Thu, April 24, 9:50 to 11:20am MDT (9:50 to 11:20am MDT), The Colorado Convention Center, Floor: Meeting Room Level, Room 709

Abstract

Purpose
Mathematics coaches can support teachers to shift toward more equitable teaching through focused conversations using structured routines and rubric-based video analysis of instruction (Kraft & Hill, 2020). Using AR as the lens for conversation can support teachers to consider issues of equity. However, equity is often ambiguously defined, and some teachers may avoid certain conversations related to equity (e.g., demonstrate race-evasiveness; Annamma et al., 2015). The AR rubrics provide opportunities for coaches to surface equity. In this study, I focus on how one coach enacted these conversations and surfaced issues of equity using AR rubrics, asking: 1) How do educators conceptualize equity in the context of coaching conversations? 2) How does the coach engage teachers in discussing issues of equity in coaching conversations?

Perspectives
Equity can be conceptualized in multiple ways, with a focus on inputs, processes, or outcomes (e.g., Albright et al., 2019; Bulkley, 2013; Guiton & Oakes, 1995). In mathematics education, these conceptions can center dominant (e.g., access and achievement) or critical (e.g., identity and power) dimensions (Gutiérrez, 2012). How educators frame equity in the context of analyzing instruction can provide insights into what practices they choose to focus on. How coaches use AR and facilitate these conversations may orient teachers toward particular conceptions of equity. Facilitation moves in professional learning (PL) can maintain focus, create and maintain structures or community, or promote particular stances (Van Es et al., 2014; Zhang et al., 2011). Examining coaches’ equity-related discussion facilitation provides insights into supporting teachers’ engagement with explicitly equity-oriented practices.

Data and Methods
Participants include one middle school mathematics coach and three teachers she supported in a large urban school district.

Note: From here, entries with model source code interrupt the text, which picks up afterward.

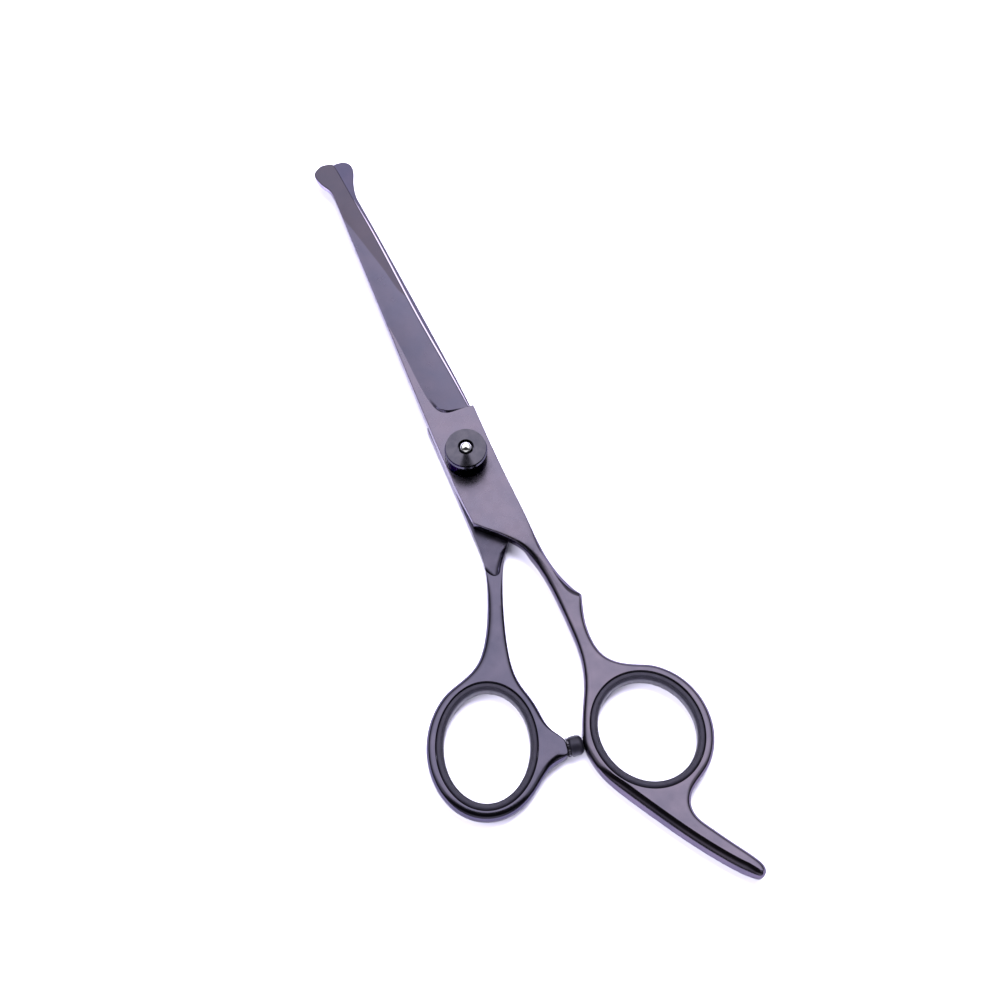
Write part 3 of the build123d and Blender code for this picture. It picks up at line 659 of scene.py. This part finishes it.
def thumb_width(spots, upper, outer):
    """Width of the thumb half's edge rounding."""
    x, y = spots.T
    if not outer:
        return np.full(len(y), HOLE_BREAK)
    w = thumb_round(spots, upper, RIDE_BREAK_WIDTH)
    if upper:
        right = shank_side(spots)
        w = w + (0.16 + 0.74 * smoothstep(-y, 28, 36) - w) * right
        left = (x < -6) & (y < -28) & (y > -60)
        w = np.where(left, w + 0.8 * smoothstep(-y, 28, 34) * (1 - smoothstep(-y, 48, 60)), w)
        w = np.where((y > HEEL_Y) & (x > 1.2), BLADE_BREAK, w)
    else:
        w = np.where(y > HEEL_Y, np.interp(x, (0, 2), (0.05, 0.22)), w)
    return w + (LUG_BREAK - w) * lug_side(spots)


def thumb_drop(spots, upper, outer):
    """Depth of the thumb half's edge rounding."""
    x, y = spots.T
    if not outer:
        return np.full(len(y), HOLE_BREAK)
    h = thumb_round(spots, upper, RIDE_BREAK_DROP)
    if upper:
        right = shank_side(spots)
        h = h + (0.16 + 0.84 * smoothstep(-y, 28, 36) - h) * right
        h = np.where((y > HEEL_Y) & (x > 1.2), 0.25, h)
    else:
        h = np.where(y > HEEL_Y, np.interp(x, (0, 2), (0.02, 0.22)), h)
    return h + (LUG_BREAK - h) * lug_side(spots)


def thumb_crest(spots, upper, outer):
    """Every rounding of the thumb half meets its face smoothly."""
    return np.full(len(spots), 90.0)


HONED_OUTER = ((6.35, 14.2), (5.66, 25.1), (4.24, 40.6), (2.22, 70.4), (1.15, 79.6))
HONED_WIDE = 0.8                            # width of the bright ride line beside the finger blade's edge: bare steel from honing, its brightness partly a painted highlight
honed_outer = cubic(HONED_OUTER, 1.0)
honed_inner = honed_outer - np.array((HONED_WIDE, 0.0))


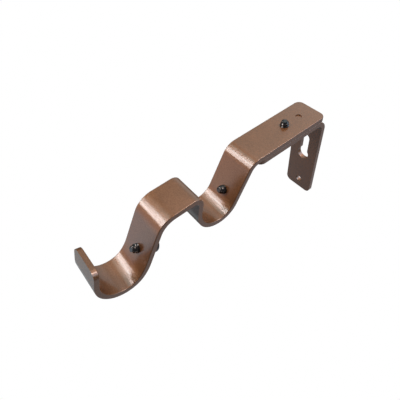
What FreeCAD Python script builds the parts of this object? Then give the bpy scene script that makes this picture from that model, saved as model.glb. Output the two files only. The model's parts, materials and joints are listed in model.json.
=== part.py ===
"""Double curtain pole bracket: a formed strip arm on an angled wall plate.

Millimetres. X runs along the poles, +Y points into the wall, +Z is up. The
origin lies on the wall face, midway between the two fixing screw centres.
"""
import FreeCAD, Part
import math
import os

Vector = FreeCAD.Vector

# Flat bar that both formed pieces are cut from
strip_width = 22.0
stock = 3.0
edge_round = 0.4
corner_radius = 4.0
length_tolerance = 1e-6

# Wall plate: fixing holes
fixing_spacing = 40.0
keyhole_neck_width = 6.5
keyhole_entry_diameter = 9.0
keyhole_drop = 14.0
lower_hole_diameter = 5.0
lower_margin = 7.5

# Wall plate: leg that carries the arm
leg_bend_clearance = 0.2
plate_bend_inner = 4.5
slot_side_clearance = 0.25
slot_wall_clearance = 0.1
slot_front_margin = 6.0

# Arm: places along the wall-to-room direction, from the arm's own wall end
top_height = 43.5
arm_gap = 0.1
arm_setback = 1.5
inward_travel = 1.2
rear_cradle_reach = 85.0
cradle_spacing = 63.5

# Arm: rear cradle
rear_cradle_radius = 12.0
rear_cradle_depth = 16.3
rear_slope_angle = 57.0
rear_wall_angle = 13.5
rear_bend_inner = 7.0

# Arm: raised part between the cradles
plateau_rear_inner = 2.5
plateau_front_inner = 11.5

# Arm: front cradle
front_cradle_radius = 12.7
front_cradle_depth = 19.8
front_slope_angle = 58.5
lead_in_radius = 27.0
lead_in_angle = 15.5
lip_angle = 19.0
lip_drop = 6.3

# Screws
thread_diameter = 5.5
thread_clearance = 0.05
clamp_screw_length = 9.5
pole_screw_length = 12.7
head_diameter = 9.2
head_height = 3.5
head_chamfer = 0.6
point_chamfer = 0.6
recess_span = 5.0
recess_floor_span = 1.6
recess_width = 1.2
recess_depth = 2.2

# Places of the screws and of the half-pierced pip that keeps the arm straight
clamp_from_end = 24.3
pip_from_end = 12.3
pip_recess_diameter = 4.0
pip_diameter = 4.2
pip_depth = 0.6
rear_screw_rise = 2.8
rear_screw_reach = 3.7
front_screw_rise = 2.0
front_screw_reach = 3.7

# Sizes that follow from the ones above
half_width = strip_width / 2
shank_diameter = thread_diameter - 2 * thread_clearance
slot_width = thread_diameter + 2 * slot_side_clearance
leg_top = top_height - stock - arm_gap
arm_end = -arm_setback
seat_height = fixing_spacing / 2
lower_hole_height = -fixing_spacing / 2
plate_bottom = lower_hole_height - lower_margin
rear_cradle = Vector(0, arm_end - rear_cradle_reach, top_height - rear_cradle_depth)
front_cradle = Vector(0, rear_cradle.y - cradle_spacing, top_height - front_cradle_depth)
clamp_place = arm_end - clamp_from_end
pip_place = arm_end - pip_from_end
slot_rear_end = pip_place + pip_diameter / 2 + inward_travel + slot_wall_clearance


def heading(angle):
    """Direction of a strip that leads away from the wall, sloping down by angle."""
    a = math.radians(angle)
    return Vector(0, -math.cos(a), -math.sin(a))


def face_normal(angle):
    """Outward direction of the show face of a strip with that heading."""
    a = math.radians(angle)
    return Vector(0, -math.sin(a), math.cos(a))


def bend_centre(point, angle, radius, level):
    """Centre of the bend that joins the run through point to the level run."""
    offset_point = point - face_normal(angle) * radius
    run = (level - radius - offset_point.z) / heading(angle).z
    return offset_point + heading(angle) * run


def side_edges(start, start_angle, bends, end, end_angle, depth):
    """Edges along one face of the strip, at depth below its show face.

    A bend is (centre, signed radius of the show face, first and last heading).
    The radius is positive on an outward bend and negative in a cradle.
    """
    here = start - face_normal(start_angle) * depth
    edges = []
    for centre, radius, first, last in bends:
        reach = radius - depth
        points = [centre + face_normal(a) * reach for a in (first, (first + last) / 2, last)]
        if here.distanceToPoint(points[0]) > edge_round:
            edges.append(Part.LineSegment(here, points[0]).toShape())
        edges.append(Part.Arc(*points).toShape())
        here = points[2]
    there = end - face_normal(end_angle) * depth
    edges.append(Part.LineSegment(here, there).toShape())
    return edges, there


def formed_strip(start, start_angle, bends, end, end_angle):
    """Bent strip with rounded corners, its show face edged by the round that blanking leaves."""
    upper, upper_end = side_edges(start, start_angle, bends, end, end_angle, 0)
    lower, lower_end = side_edges(start, start_angle, bends, end, end_angle, stock)
    lower_start = start - face_normal(start_angle) * stock
    ends = [
        Part.LineSegment(start, lower_start).toShape(),
        Part.LineSegment(upper_end, lower_end).toShape(),
    ]
    outline = Part.Wire(Part.__sortEdges__(upper + lower + ends))
    solid = Part.Face(outline).extrude(Vector(strip_width, 0, 0))
    solid.translate(Vector(-half_width, 0, 0))
    solid = solid.makeFillet(corner_radius, [e for e in solid.Edges if is_corner(e)])
    side_line = Part.Wire(Part.__sortEdges__(upper))
    return solid.makeFillet(edge_round, [e for e in solid.Edges if is_rim(e, side_line)])


def is_corner(edge):
    """Edge straight through the thickness, at a corner of the strip's end."""
    across = edge.BoundBox.XLength
    return across < edge_round and abs(edge.Length - stock) < length_tolerance


def is_rim(edge, side_line):
    """Edge around the show face, whose side view is side_line, but no bend line."""
    bend_line = abs(edge.BoundBox.XLength - strip_width) < length_tolerance
    middle = edge.valueAt((edge.FirstParameter + edge.LastParameter) / 2)
    in_side_view = Part.Vertex(0, middle.y, middle.z)
    return not bend_line and side_line.distToShape(in_side_view)[0] < length_tolerance


def slot_prism(width, first, last, low, high):
    """Round-ended cutter along the leg between two places, from low to high."""
    radius = width / 2
    back = last - radius
    front = first + radius
    points = [
        Vector(-radius, back, low),
        Vector(0, last, low),
        Vector(radius, back, low),
        Vector(radius, front, low),
        Vector(0, first, low),
        Vector(-radius, front, low),
    ]
    edges = [
        Part.Arc(*points[0:3]).toShape(),
        Part.LineSegment(points[2], points[3]).toShape(),
        Part.Arc(*points[3:6]).toShape(),
        Part.LineSegment(points[5], points[0]).toShape(),
    ]
    return Part.Face(Part.Wire(edges)).extrude(Vector(0, 0, high - low))


def wall_hole(diameter, height):
    """Cutter for a round hole through the wall plate at a height."""
    return Part.makeCylinder(
        diameter / 2, 3 * stock, Vector(0, stock, height), Vector(0, -1, 0))


def keyhole():
    """Round entry with a narrower neck above it, ending in a half round."""
    entry = wall_hole(keyhole_entry_diameter, seat_height - keyhole_drop)
    seat = wall_hole(keyhole_neck_width, seat_height)
    neck = Part.makeBox(
        keyhole_neck_width, 3 * stock, keyhole_drop,
        Vector(-keyhole_neck_width / 2, -2 * stock, seat_height - keyhole_drop))
    return entry.fuse([seat, neck]).removeSplitter()


def wall_plate():
    """Angle plate: keyhole and lower hole on the wall, slotted leg on top."""
    outer = plate_bend_inner + stock
    bend = (Vector(0, -outer, leg_top - outer), outer, -90, 0)
    start = Vector(0, 0, plate_bottom)
    leg_end = arm_bends()[0][0].y + leg_bend_clearance
    plate = formed_strip(start, -90, [bend], Vector(0, leg_end, leg_top), 0)
    slot = slot_prism(
        slot_width, leg_end + slot_front_margin, slot_rear_end, leg_top - 2 * stock, leg_top + stock)
    lower = wall_hole(lower_hole_diameter, lower_hole_height)
    return plate.cut([keyhole(), lower, slot])


def rear_tangent():
    """Point where the rear slope runs into the rear cradle."""
    return rear_cradle - face_normal(rear_slope_angle) * rear_cradle_radius


def lead_in_centre():
    """Centre of the gentler curve that leads into the front cradle."""
    extra = lead_in_radius - front_cradle_radius
    return front_cradle + face_normal(front_slope_angle - lead_in_angle) * extra


def front_tangent():
    """Point where the front slope runs into the lead-in curve."""
    return lead_in_centre() - face_normal(front_slope_angle) * lead_in_radius


def arm_bends():
    """Every bend of the arm from its wall end to its lip."""
    wall_angle = -90 - rear_wall_angle
    wall_foot = rear_cradle - face_normal(wall_angle) * rear_cradle_radius
    first = rear_bend_inner + stock
    second = plateau_rear_inner + stock
    third = plateau_front_inner + stock
    cup_angle = front_slope_angle - lead_in_angle
    return [
        (bend_centre(rear_tangent(), rear_slope_angle, first, top_height), first, 0, rear_slope_angle),
        (rear_cradle, -rear_cradle_radius, rear_slope_angle, wall_angle),
        (bend_centre(wall_foot, wall_angle, second, top_height), second, wall_angle, 0),
        (bend_centre(front_tangent(), front_slope_angle, third, top_height), third, 0, front_slope_angle),
        (lead_in_centre(), -lead_in_radius, front_slope_angle, cup_angle),
        (front_cradle, -front_cradle_radius, cup_angle, -90 - lip_angle),
    ]


def lip_tip():
    """Top inner edge of the front lip."""
    angle = -90 - lip_angle
    foot = front_cradle - face_normal(angle) * front_cradle_radius
    run = (top_height - lip_drop - foot.z) / heading(angle).z
    return foot + heading(angle) * run


def pole_screw_place(tangent, slope, rise):
    """Where a pole screw's axis crosses the show face of its slope."""
    return tangent - heading(slope) * rise


def tapped_hole(place, slope):
    """Cutter for a thread through the strip, square to its show face."""
    normal = face_normal(slope)
    start = place - normal * (2 * stock)
    return Part.makeCylinder(thread_diameter / 2, 3 * stock, start, normal)


def arm():
    """Formed arm with two cradles, three tapped holes and the guide pip."""
    start = Vector(0, arm_end, top_height)
    solid = formed_strip(start, 0, arm_bends(), lip_tip(), -90 - lip_angle)
    pip = Part.makeCylinder(
        pip_diameter / 2, pip_depth + stock / 2,
        Vector(0, pip_place, top_height - stock - pip_depth))
    recess = Part.makeCylinder(
        pip_recess_diameter / 2, stock,
        Vector(0, pip_place, top_height - pip_depth))
    holes = [
        tapped_hole(Vector(0, clamp_place, top_height), 0),
        tapped_hole(rear_screw_place, rear_slope_angle),
        tapped_hole(front_screw_place, front_slope_angle),
    ]
    return solid.fuse(pip).removeSplitter().cut([recess] + holes)


def cross_recess():
    """Cross-shaped socket in the outer face of a head, narrowing towards its floor."""
    corners = [
        Vector(-recess_span / 2, -recess_width / 2, -head_height),
        Vector(recess_span / 2, -recess_width / 2, -head_height),
        Vector(recess_floor_span / 2, -recess_width / 2, recess_depth - head_height),
        Vector(-recess_floor_span / 2, -recess_width / 2, recess_depth - head_height),
    ]
    side = Part.Face(Part.makePolygon(corners + corners[:1]))
    wing = side.extrude(Vector(0, recess_width, 0))
    other = wing.copy()
    other.rotate(Vector(0, 0, 0), Vector(0, 0, 1), 90)
    return wing.fuse(other)


def screw(length):
    """Self-tapping screw on +Z with its bearing face at zero and its thread plain."""
    radius = shank_diameter / 2
    rim = head_diameter / 2
    points = [
        Vector(0, 0, -head_height),
        Vector(rim - head_chamfer, 0, -head_height),
        Vector(rim, 0, head_chamfer - head_height),
        Vector(rim, 0, 0),
        Vector(radius, 0, 0),
        Vector(radius, 0, length - point_chamfer),
        Vector(radius - point_chamfer, 0, length),
        Vector(0, 0, length),
    ]
    section = Part.Face(Part.makePolygon(points + points[:1]))
    body = section.revolve(Vector(0, 0, 0), Vector(0, 0, 1), 360)
    return body.cut(cross_recess())


def placed_screw(length, place, slope, reach):
    """Screw fitted from behind, its point standing out of the show face by reach."""
    normal = face_normal(slope)
    solid = screw(length)
    turn = FreeCAD.Rotation(Vector(0, 0, 1), normal)
    solid.Placement = FreeCAD.Placement(place + normal * (reach - length), turn)
    return solid


rear_screw_place = pole_screw_place(rear_tangent(), rear_slope_angle, rear_screw_rise)
front_screw_place = pole_screw_place(front_tangent(), front_slope_angle, front_screw_rise)
clamp_grip = 2 * stock + arm_gap
nodes = {
    "wall_plate": wall_plate(),
    "arm": arm(),
    "clamp_screw": placed_screw(
        clamp_screw_length, Vector(0, clamp_place, top_height), 0,
        clamp_screw_length - clamp_grip),
    "rear_pole_screw": placed_screw(
        pole_screw_length, rear_screw_place, rear_slope_angle, rear_screw_reach),
    "front_pole_screw": placed_screw(
        pole_screw_length, front_screw_place, front_slope_angle, front_screw_reach),
}

os.makedirs("parts", exist_ok=True)
for name, shape in nodes.items():
    shape.exportStep(f"parts/{name}.step")
    print(name, len(shape.Solids), shape.isValid(), round(shape.Volume, 1))
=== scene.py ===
"""Looks of the double curtain pole bracket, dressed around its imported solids. Metres."""

import json
import math

import bmesh
import bpy
from mathutils import Matrix, Vector


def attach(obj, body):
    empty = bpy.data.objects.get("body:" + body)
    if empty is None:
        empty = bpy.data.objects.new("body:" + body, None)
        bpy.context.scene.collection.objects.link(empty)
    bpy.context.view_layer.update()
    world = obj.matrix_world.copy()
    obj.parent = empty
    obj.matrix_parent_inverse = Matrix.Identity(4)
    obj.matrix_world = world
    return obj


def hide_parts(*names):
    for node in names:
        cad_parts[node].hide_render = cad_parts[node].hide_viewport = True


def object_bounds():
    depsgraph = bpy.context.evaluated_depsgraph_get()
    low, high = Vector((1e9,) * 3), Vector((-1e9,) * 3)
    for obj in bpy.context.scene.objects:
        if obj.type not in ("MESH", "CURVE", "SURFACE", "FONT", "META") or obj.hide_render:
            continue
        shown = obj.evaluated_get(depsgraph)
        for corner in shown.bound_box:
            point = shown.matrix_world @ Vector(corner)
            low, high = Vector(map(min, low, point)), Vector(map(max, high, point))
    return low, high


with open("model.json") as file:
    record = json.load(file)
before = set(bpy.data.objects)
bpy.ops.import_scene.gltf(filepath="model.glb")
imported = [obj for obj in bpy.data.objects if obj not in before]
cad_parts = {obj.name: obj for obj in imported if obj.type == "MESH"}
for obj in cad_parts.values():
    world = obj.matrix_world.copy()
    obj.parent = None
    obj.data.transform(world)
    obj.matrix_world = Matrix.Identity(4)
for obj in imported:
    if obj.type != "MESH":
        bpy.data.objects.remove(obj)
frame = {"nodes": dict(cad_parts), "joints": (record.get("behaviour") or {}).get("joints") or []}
cad_low, cad_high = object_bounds()
centre = (cad_low + cad_high) / 2
MM = 0.001

# Screws: coarse thread, its crest and root as shares of the pitch
PITCH = 1.75 * MM
THREAD_DEPTH = 0.6 * MM
CREST_SHARE = 0.14
ROOT_SHARE = 0.26
FLANK_SHARE = (1 - CREST_SHARE - ROOT_SHARE) / 2
SCREW_SIDES = 72

# Screws: blunt point, over whose length the thread tapers
POINT_LENGTH = 2.6 * MM
POINT_DROP = 0.9 * MM
POINT_CURVE = 1.5

# Screws: pan head, its dome as (share of the flat's radius, share of the dome's rise)
HEAD_HEIGHT = 3.5 * MM
HEAD_RADIUS = 4.6 * MM
HEAD_ROUND = 1.1 * MM
HEAD_ROUND_STEPS = 6
HEAD_DOME = 0.25 * MM
DOME_PROFILE = [(0.35, 0.9), (0.75, 0.45)]
BEARING_CHAMFER = 0.12 * MM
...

The coach and teachers participated in a coaching model using AR rubrics. Data sources include recordings of 11 coaching conversations and eight interviews (two per participant). To understand conceptualizations of equity, I broke coaching conversations into episodes (Zhang et al., 2011) and coded episodes for the ways in which equity was conceptualized. To identify facilitation moves, I relied on a priori and open coding of transcripts and wrote analytic memos, using these to develop themes and identify specific facilitation strategies in the context of the AR rubric discussed.

Findings
While both critical and dominant perspectives of equity (Gutiérrez; 2012) surfaced across coaching conversations, participants more often used dominant conceptions of equity, despite AR rubrics emphasizing identity and power. Coaching conversations focused primarily on equitable processes (e.g., teachers’ pedagogical actions). Coach facilitation moves to surface equity included sharing information, sharing self-reflections, using “we” language to include herself in the learning process, and expressing enthusiasm about equity-oriented work. Notably, these facilitation moves mirrored two AR practices that teachers considered in their own instruction.

Significance
While it is challenging to support teachers to enact equitable instruction, rubrics that reflect equitable teaching practices are one way coaches can support teachers to analyze instruction along equity-oriented dimensions. Results build our understanding of equity-focused PL facilitation. However, more support may be needed for coaches to surface critical conceptions.